Joan Chittister was one of nearly a hundred prominent men and women from every religious tradition and region of the world to share a favorite prayer and offer their own reflections on its meaning in the book, A World of Prayer: Spiritual Leaders, Activists, and Humanitarians Share their Favorite Prayers, edited by Rosalind Bradley, Orbis Books 2012.

I bow to the one who signs the cross.

I bow to the one who sits with the Buddha.

I bow to the one who wails at the wall.

I bow to the OM flowing in the Ganges.

I bow to the one who faces Mecca,

whose forehead touches holy ground.

I bow to dervishes whirling in mystical wind.

I bow to the north,

to the south

to the east,

to the west.

I bow to the God within each heart

I bow to epiphany,

to God’s face revealed.

I bow. I bow. I bow.

—Mary Lou Kownacki, OSB

I chose this prayer because it points us all to the awareness that it is an enlightening excursion, this wandering into the spiritual insights of other whole cultures, other whole intuitions of the spiritual life, other whole traditions of holy ones. It depends for its fruitfulness on openness of heart and awareness of mind. But the journey is well worth the exertion it takes to see old ideas in new ways because it can bring us to the very height and depth of ourselves. It can even bring fresh hearing, new meaning to the stories that come down to us through our own tradition.
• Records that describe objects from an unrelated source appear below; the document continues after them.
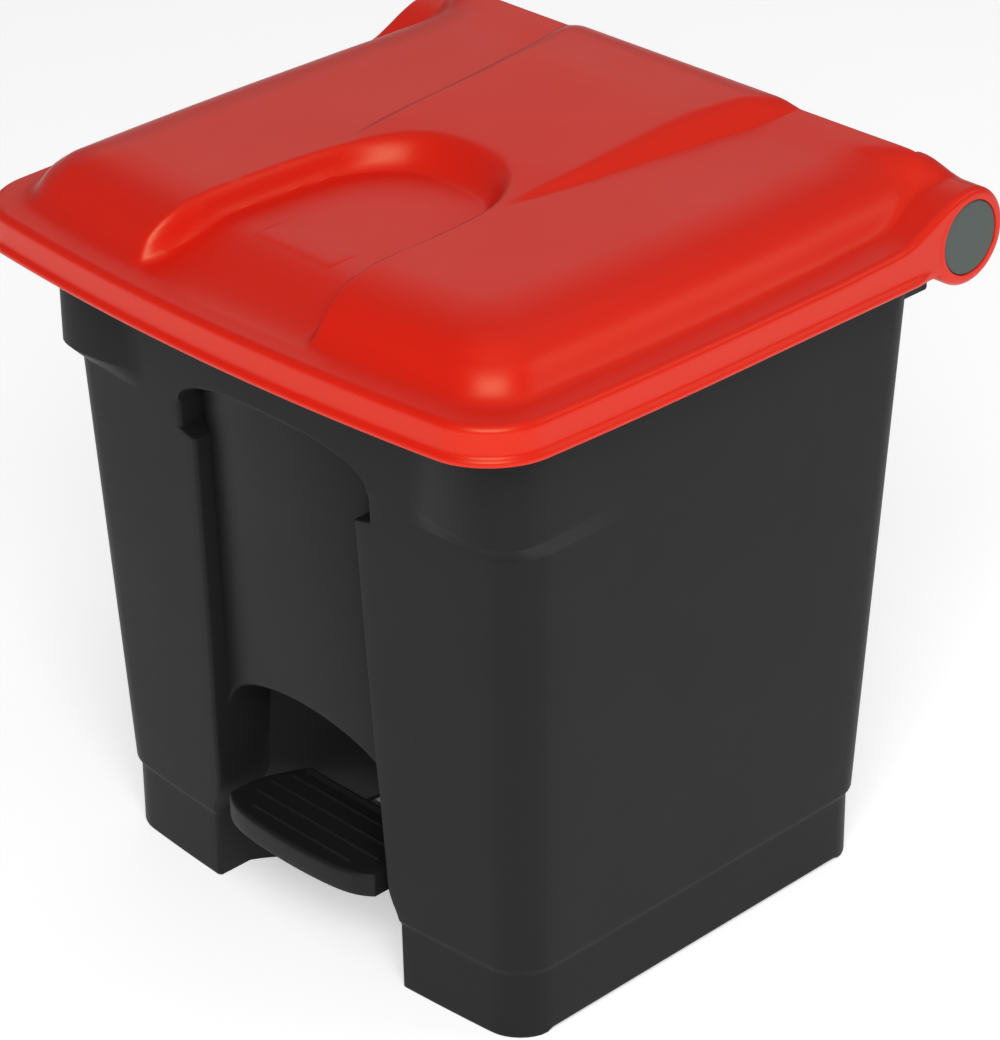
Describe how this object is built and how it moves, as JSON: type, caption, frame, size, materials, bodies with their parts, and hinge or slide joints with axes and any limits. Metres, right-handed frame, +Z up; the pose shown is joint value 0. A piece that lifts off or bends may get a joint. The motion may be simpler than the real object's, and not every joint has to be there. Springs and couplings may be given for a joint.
{
  "type": "pedal bin",
  "caption": "Step-on pedal bin with a tapered charcoal body, a foot niche in the front, and a domed red lid on corner hinges lifted by a rod and lever.",
  "frame": {"origin": "on the floor, under the centre of the closed bin's bounding box", "axes": "+Z up, -Y towards the front with the pedal, +X towards the side on a person's right who faces the front"},
  "size_m": [0.4098, 0.3824, 0.435],
  "materials": {
    "body_plastic": "fine-textured charcoal polypropylene, satin",
    "tread_plastic": "textured black polypropylene with worn ribs",
    "lid_plastic": "signal red polypropylene, semi-gloss",
    "cap_plastic": "mid grey moulded plastic, satin",
    "bush_plastic": "natural acetal, satin",
    "zinc_steel": "bright zinc-plated steel",
    "buffer_rubber": "black rubber"
  },
  "bodies": {
    "bin": {"body_shell": "body_plastic", "hinge_bush_right": "bush_plastic", "hinge_bush_left": "bush_plastic", "rod_cover": "body_plastic", "cover_screw_left_low": "zinc_steel", "cover_screw_left_high": "zinc_steel", "cover_screw_right_low": "zinc_steel", "cover_screw_right_high": "zinc_steel", "rod_guide_lower": "bush_plastic", "rod_guide_upper": "bush_plastic", "pedal_axle": "zinc_steel", "axle_hanger_right": "body_plastic", "axle_hanger_left": "body_plastic", "axle_cap_right": "bush_plastic", "axle_cap_left": "bush_plastic", "hanger_screw_left_front": "zinc_steel", "hanger_screw_left_rear": "zinc_steel", "hanger_screw_right_front": "zinc_steel", "hanger_screw_right_rear": "zinc_steel"},
    "lid": {"lid_shell": "lid_plastic", "hinge_pin_right": "zinc_steel", "hinge_pin_left": "zinc_steel", "hinge_cap_right": "cap_plastic", "hinge_cap_left": "cap_plastic", "lid_crank": "zinc_steel", "crank_screw_left": "zinc_steel", "crank_screw_right": "zinc_steel", "lid_buffer_right": "buffer_rubber", "lid_buffer_left": "buffer_rubber"},
    "pedal": {"pedal_tread": "tread_plastic", "pedal_lever": "zinc_steel", "tread_screw_front": "zinc_steel", "tread_screw_rear": "zinc_steel"},
    "rod": {"push_rod": "zinc_steel", "rod_pin_lower": "zinc_steel", "rod_pin_upper": "zinc_steel"}
  },
  "joints": [
    {"name": "lid_hinge", "type": "hinge", "parent": "bin", "child": "lid", "pos_m": [0, 0.165, 0.3878], "axis": [-1, 0, 0], "range_deg": [0, 75]},
    {"name": "pedal_hinge", "type": "hinge", "parent": "bin", "child": "pedal", "pos_m": [0, -0.02, 0.04], "axis": [1, 0, 0], "range_deg": [0, 12.6]},
    {"name": "push_rod_slide", "type": "slide", "parent": "bin", "child": "rod", "axis": [0, 0, 1], "range_m": [0, 0.036]}
  ],
  "couplings": [
    {"joint": "pedal_hinge", "follows": "lid_hinge", "ratio": 0.16667},
    {"joint": "push_rod_slide", "follows": "lid_hinge", "m_per_rad": 0.027345}
  ]
}
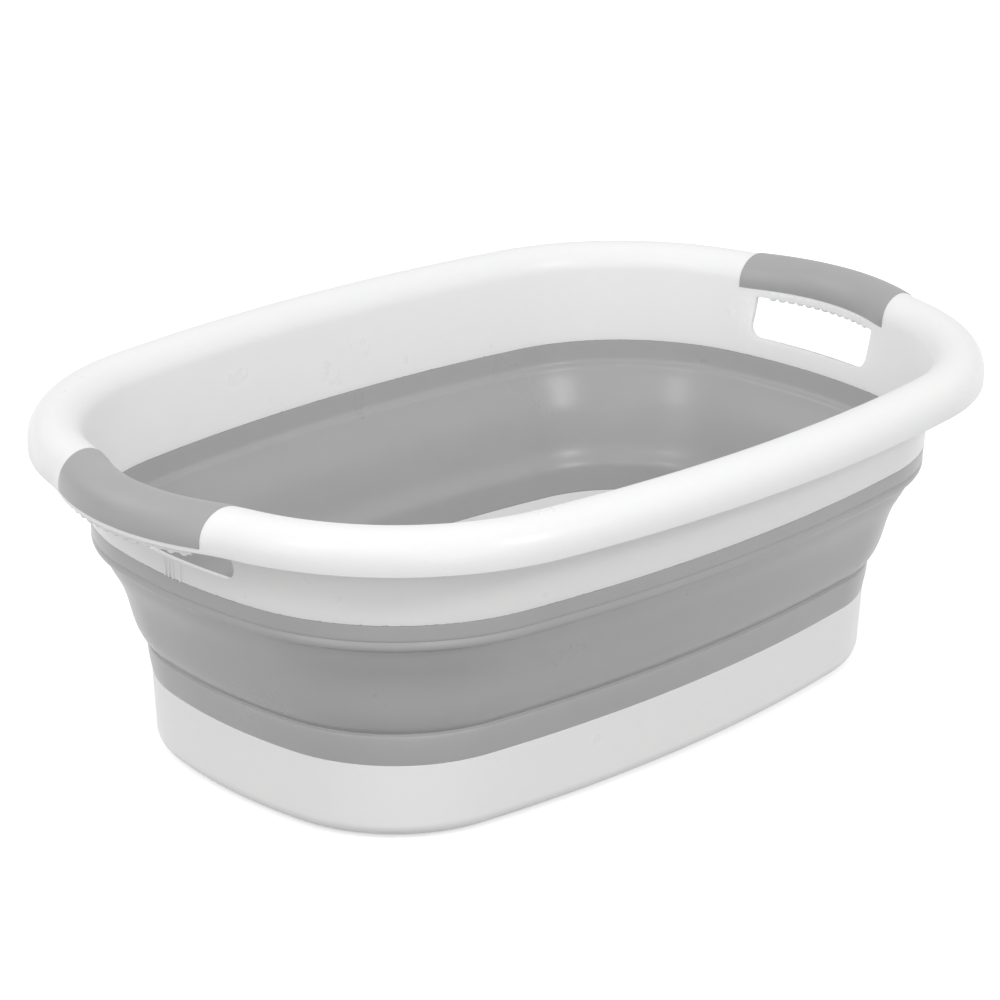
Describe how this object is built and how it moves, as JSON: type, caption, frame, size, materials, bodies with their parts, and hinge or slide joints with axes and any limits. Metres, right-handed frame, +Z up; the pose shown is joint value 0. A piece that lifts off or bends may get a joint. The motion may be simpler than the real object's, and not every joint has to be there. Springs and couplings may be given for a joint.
{
  "type": "folding pet bathtub",
  "caption": "Oval folding pet bathtub: white base and rimmed frame with two hand openings and soft grips, joined by a grey soft wall that folds flat, with a drain plug.",
  "frame": {"origin": "on the ground, under the middle of the base", "axes": "+X along the tub's length towards the right handle, +Y across it, +Z up"},
  "size_m": [0.6, 0.3998, 0.2005],
  "materials": {
    "white_plastic": "glossy moulded polypropylene, white",
    "grey_soft_plastic": "satin thermoplastic elastomer, mid grey",
    "grey_grip": "soft satin elastomer overmould, mid grey"
  },
  "bodies": {
    "base": {"base_tub": "white_plastic", "lower_wall_band": "grey_soft_plastic", "pad_front_left": "grey_soft_plastic", "pad_front_right": "grey_soft_plastic", "pad_back_left": "grey_soft_plastic", "pad_back_right": "grey_soft_plastic"},
    "fold_band": {"middle_wall_band": "grey_soft_plastic"},
    "top_frame": {"upper_frame": "white_plastic", "left_grip": "grey_grip", "right_grip": "grey_grip", "left_finger_bar": "white_plastic", "right_finger_bar": "white_plastic", "upper_wall_band": "grey_soft_plastic"},
    "plug": {"drain_plug": "grey_soft_plastic"}
  },
  "joints": [
    {"name": "collapse", "type": "slide", "parent": "base", "child": "top_frame", "axis": [0, 0, 1], "range_m": [-0.118, 0]},
    {"name": "band_fold", "type": "slide", "parent": "base", "child": "fold_band", "axis": [0, 0, 1], "range_m": [-0.059, 0]},
    {"name": "plug_lift", "type": "slide", "parent": "base", "child": "plug", "axis": [0, 0, 1], "range_m": [0, 0.05]}
  ],
  "couplings": [
    {"joint": "band_fold", "follows": "collapse", "ratio": 0.5}
  ]
}
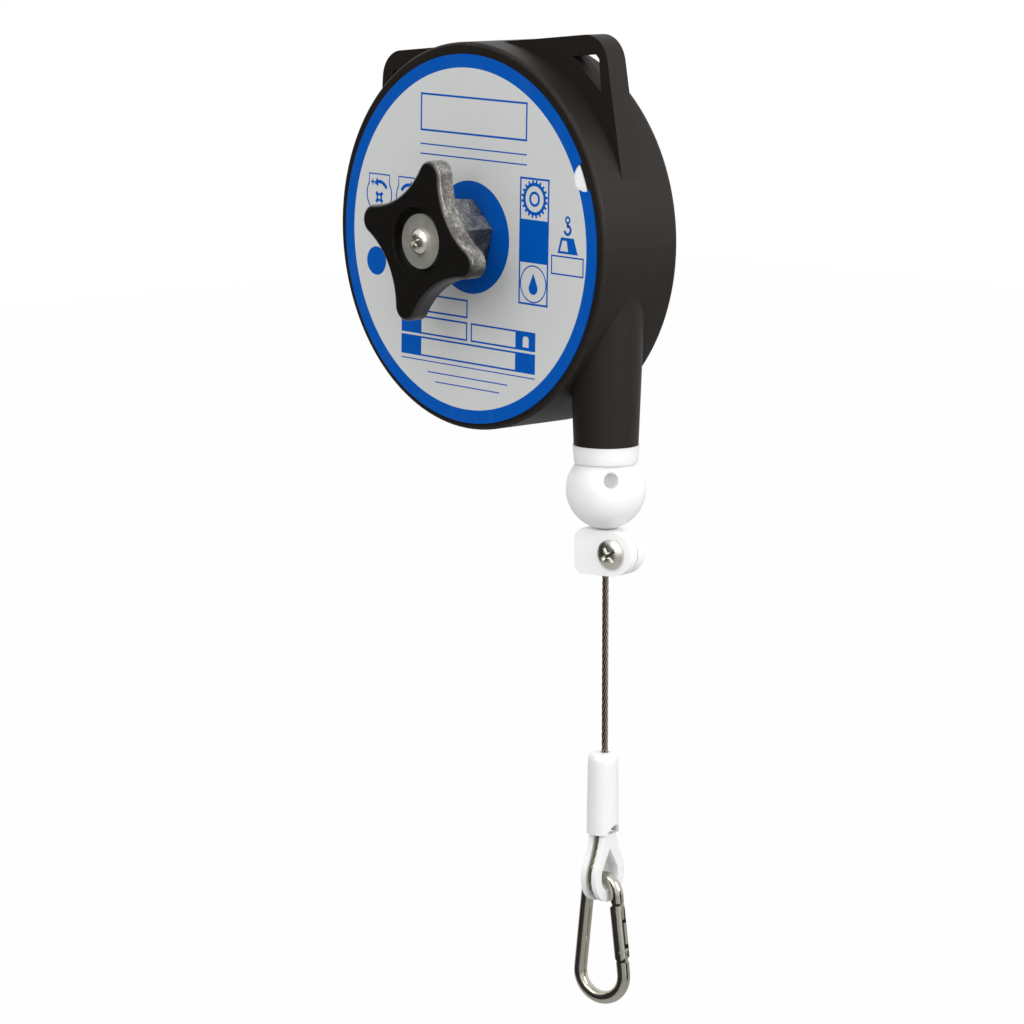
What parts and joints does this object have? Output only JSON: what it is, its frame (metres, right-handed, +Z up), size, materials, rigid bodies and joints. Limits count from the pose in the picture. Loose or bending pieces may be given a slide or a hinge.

My prayer is that those who make the journey become aware of our God, our world, in whole new ways for that is the one great task of life. May the effect of saying such a prayer be an enlightening one. May it awaken in you that which is deeper than fact, truer than thought, full of faith. May it remind us all that in every human event and culture and history and revelation is a particle of the Divine to which we turn for meaning in this life, to which we tend for fullness of life hereafter.